As Rachel got involved in her new community, she soon met Sheila Christenson, owner of Christensen Modeling and Talent with her daughter Stephanie, in 2006. Rachel signed with their agency and a new future unfolded in front of her.

“I believe in family, I value family,” Rachel explains. “I wanted to take care of my kids and nurture them, but (modeling) enlightened me and showed me that there are still opportunities for me and my dreams.”

Modeling led her to cross paths with Kathy Yohe and her daughter Allison, who were co-directors of the Mrs. North Dakota International and Miss Teen International Pageants. The mother-daughter duo asked her to run for Mrs. North Dakota.
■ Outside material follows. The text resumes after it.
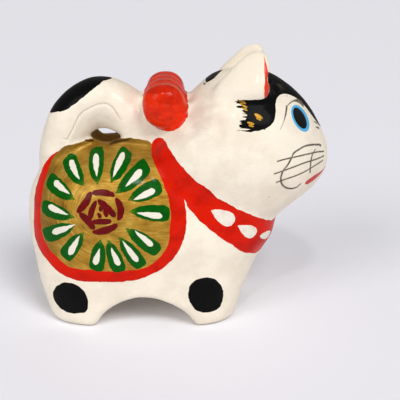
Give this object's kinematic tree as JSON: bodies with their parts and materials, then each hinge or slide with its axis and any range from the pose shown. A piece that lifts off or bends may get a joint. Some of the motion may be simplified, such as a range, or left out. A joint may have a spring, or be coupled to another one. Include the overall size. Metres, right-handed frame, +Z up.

“My reaction was, ‘Are you serious?’ ” Rachel remembers.

They were serious, and she ran, earning second runner-up with her platform of youth missions. Though she didn’t win, Rachel says the experience helped her realize that being authentic to who she is as a person is crucial in any situation.

“I learned it was okay to be Rachel and that being yourself will stand out like no other,” she says. Rachel took what she learned and ran again the next year, this time advocating for Head Start and earning the title of Mrs. North Dakota, the first African American woman to do so.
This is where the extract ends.